**The exercise**
Write the data out again in full, with no departure from the original.

**Data lines**
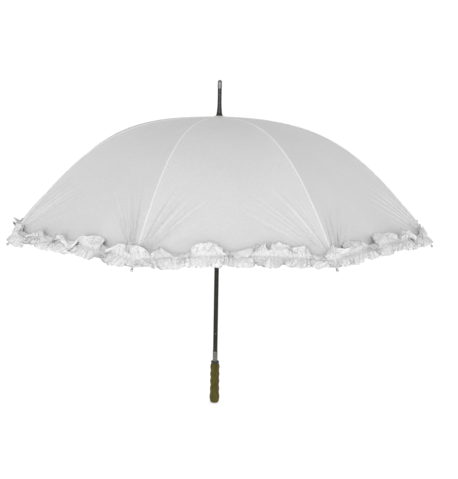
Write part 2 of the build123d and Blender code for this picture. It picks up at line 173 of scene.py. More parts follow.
def gore_turn(gore):
    """Azimuth of a gore's middle; gore 0 follows rib 1."""
    return FIRST_RIB + (2 * gore + 1) * HALF_GORE


def rib_beside(gore, side):
    """Number of the rib at a gore's first (side 1) or second (side -1) edge."""
    return gore + 1 if side == 1 else (gore + 1) % RIBS + 1


def curve(t):
    """Radius and height of the cloth over a rib, t from 0 at the apex to 1 at the tip."""
    t = np.asarray(t, float)
    weights = ((1 - t) ** 3, 3 * t * (1 - t) ** 2, 3 * t * t * (1 - t), t**3)
    r = sum(w * p[0] for w, p in zip(weights, CURVE)) * RIM
    z = sum(w * p[1] for w, p in zip(weights, CURVE)) * RIM + APEX
    return r, z


def curve_normal(t):
    """Outward normal of the curve in the rib's plane, as (radial, up)."""
    r0, z0 = curve(t - 1e-4)
    r1, z1 = curve(t + 1e-4)
    dr, dz = r1 - r0, z1 - z0
    length = np.hypot(dr, dz)
    return -dz / length, dr / length


def fan(distance, angle, seed, pull=1.0):
    """Fine tension wrinkles that fan out from a rib tip. angle is from the rib, towards the gore."""
    waves = noise(angle * WAVE_RATES[0], seed) + 0.8 * noise(angle * WAVE_RATES[1], seed + 5)
    ridges = 1 - np.abs(noise(angle * RIDGE_RATE, seed + 9)) ** 0.6
    spread = ease(angle / FAN_EDGE) * (1 - ease((angle - FAN_OPENING) / FAN_FADE))
    reach = 2.1 * (distance / 0.2) ** 0.7 * bell(distance / FAN_REACH)
    reach = reach * (1 + (pull - 1) * bell(angle / HARD_PULL_ANGLE) * bell(distance / HARD_PULL_REACH))
    strength = 1 + 1.7 * bell(angle / 0.26)
    return (WAVE_HEIGHT * waves + RIDGE_HEIGHT * ridges) * strength * spread * reach


def gore_lift(gore, u, t, across):
    """How far the cloth of a gore stands off the flat between its ribs."""
    middle = 1 - u * u
    lift = -GORE_SAG * middle * np.sin(np.pi * np.clip(t, 0, 1)) ** 0.8 * ease((t - 0.025) / 0.08)
    swell = noise2(u * SWELLS_ACROSS + gore * 9.1, t * SWELLS_DOWN + gore, 11 + gore)
    lift += SWELL_HEIGHT * swell * middle * ease(t / 0.3)
    lift += CREASE_HEIGHT * bell(u / CREASE_WIDTH) * ease((t - 0.12) / 0.1) * (1 - ease((t - 0.62) / 0.2))
    tip_across = RIM * math.sin(HALF_GORE)
    above_hem = (1 - t) * RIM_SLOPE_LENGTH
    held = HELD_SHARE + (1 - HELD_SHARE) * ease((above_hem - HELD_FROM) / HELD_FADE)
    for side in (-1, 1):
        from_rib = tip_across - side * across
        angle = np.arctan2(from_rib - FAN_LEAN * above_hem, above_hem + 1e-6)
        distance = np.hypot(from_rib, above_hem)
        pull = HARD_PULL if (gore, side) in HARD_PULLED else 1.0
        lift += fan(distance, angle, 31 + gore * 2 + side, pull) * held * middle**0.15
    from_stitch = np.abs(STITCH - t) * RIM_SLOPE_LENGTH
    pucker = noise(across / PUCKER_STEP + gore * 61, 71)
    lift += PUCKER_HEIGHT * pucker * np.exp(-from_stitch / PUCKER_REACH) * middle**0.2
    return lift


def gore_point(gore, u, t):
    """Cloth of gore number gore, u from -1 at its first rib to 1 at its next, t down the curve."""
    r, z = curve(t)
    nr, nz = curve_normal(t)
    across = u * r * math.sin(HALF_GORE)
    lift = gore_lift(gore, u, t, across)
    out = (r + lift * nr) * math.cos(HALF_GORE)
    rise = HEM_SAG * (1 - u * u) * ease((t - 0.55) / 0.45) ** 2
    turn = gore_turn(gore)
    px = out * math.cos(turn) - across * math.sin(turn)
    py = out * math.sin(turn) + across * math.cos(turn)
    return np.stack([px, py, z + lift * nz + rise], axis=-1)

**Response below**
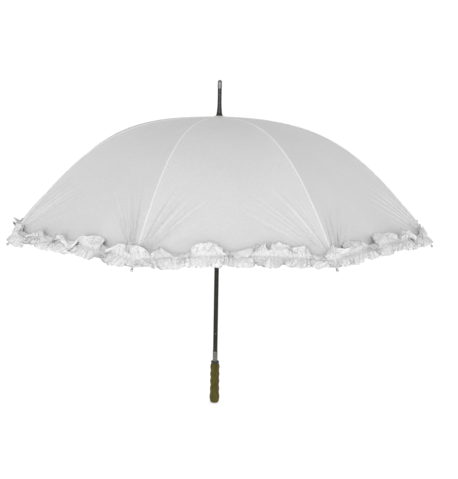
Write part 2 of the build123d and Blender code for this picture. It picks up at line 173 of scene.py. More parts follow.
def gore_turn(gore):
    """Azimuth of a gore's middle; gore 0 follows rib 1."""
    return FIRST_RIB + (2 * gore + 1) * HALF_GORE


def rib_beside(gore, side):
    """Number of the rib at a gore's first (side 1) or second (side -1) edge."""
    return gore + 1 if side == 1 else (gore + 1) % RIBS + 1


def curve(t):
    """Radius and height of the cloth over a rib, t from 0 at the apex to 1 at the tip."""
    t = np.asarray(t, float)
    weights = ((1 - t) ** 3, 3 * t * (1 - t) ** 2, 3 * t * t * (1 - t), t**3)
    r = sum(w * p[0] for w, p in zip(weights, CURVE)) * RIM
    z = sum(w * p[1] for w, p in zip(weights, CURVE)) * RIM + APEX
    return r, z


def curve_normal(t):
    """Outward normal of the curve in the rib's plane, as (radial, up)."""
    r0, z0 = curve(t - 1e-4)
    r1, z1 = curve(t + 1e-4)
    dr, dz = r1 - r0, z1 - z0
    length = np.hypot(dr, dz)
    return -dz / length, dr / length


def fan(distance, angle, seed, pull=1.0):
    """Fine tension wrinkles that fan out from a rib tip. angle is from the rib, towards the gore."""
    waves = noise(angle * WAVE_RATES[0], seed) + 0.8 * noise(angle * WAVE_RATES[1], seed + 5)
    ridges = 1 - np.abs(noise(angle * RIDGE_RATE, seed + 9)) ** 0.6
    spread = ease(angle / FAN_EDGE) * (1 - ease((angle - FAN_OPENING) / FAN_FADE))
    reach = 2.1 * (distance / 0.2) ** 0.7 * bell(distance / FAN_REACH)
    reach = reach * (1 + (pull - 1) * bell(angle / HARD_PULL_ANGLE) * bell(distance / HARD_PULL_REACH))
    strength = 1 + 1.7 * bell(angle / 0.26)
    return (WAVE_HEIGHT * waves + RIDGE_HEIGHT * ridges) * strength * spread * reach


def gore_lift(gore, u, t, across):
    """How far the cloth of a gore stands off the flat between its ribs."""
    middle = 1 - u * u
    lift = -GORE_SAG * middle * np.sin(np.pi * np.clip(t, 0, 1)) ** 0.8 * ease((t - 0.025) / 0.08)
    swell = noise2(u * SWELLS_ACROSS + gore * 9.1, t * SWELLS_DOWN + gore, 11 + gore)
    lift += SWELL_HEIGHT * swell * middle * ease(t / 0.3)
    lift += CREASE_HEIGHT * bell(u / CREASE_WIDTH) * ease((t - 0.12) / 0.1) * (1 - ease((t - 0.62) / 0.2))
    tip_across = RIM * math.sin(HALF_GORE)
    above_hem = (1 - t) * RIM_SLOPE_LENGTH
    held = HELD_SHARE + (1 - HELD_SHARE) * ease((above_hem - HELD_FROM) / HELD_FADE)
    for side in (-1, 1):
        from_rib = tip_across - side * across
        angle = np.arctan2(from_rib - FAN_LEAN * above_hem, above_hem + 1e-6)
        distance = np.hypot(from_rib, above_hem)
        pull = HARD_PULL if (gore, side) in HARD_PULLED else 1.0
        lift += fan(distance, angle, 31 + gore * 2 + side, pull) * held * middle**0.15
    from_stitch = np.abs(STITCH - t) * RIM_SLOPE_LENGTH
    pucker = noise(across / PUCKER_STEP + gore * 61, 71)
    lift += PUCKER_HEIGHT * pucker * np.exp(-from_stitch / PUCKER_REACH) * middle**0.2
    return lift


def gore_point(gore, u, t):
    """Cloth of gore number gore, u from -1 at its first rib to 1 at its next, t down the curve."""
    r, z = curve(t)
    nr, nz = curve_normal(t)
    across = u * r * math.sin(HALF_GORE)
    lift = gore_lift(gore, u, t, across)
    out = (r + lift * nr) * math.cos(HALF_GORE)
    rise = HEM_SAG * (1 - u * u) * ease((t - 0.55) / 0.45) ** 2
    turn = gore_turn(gore)
    px = out * math.cos(turn) - across * math.sin(turn)
    py = out * math.sin(turn) + across * math.cos(turn)
    return np.stack([px, py, z + lift * nz + rise], axis=-1)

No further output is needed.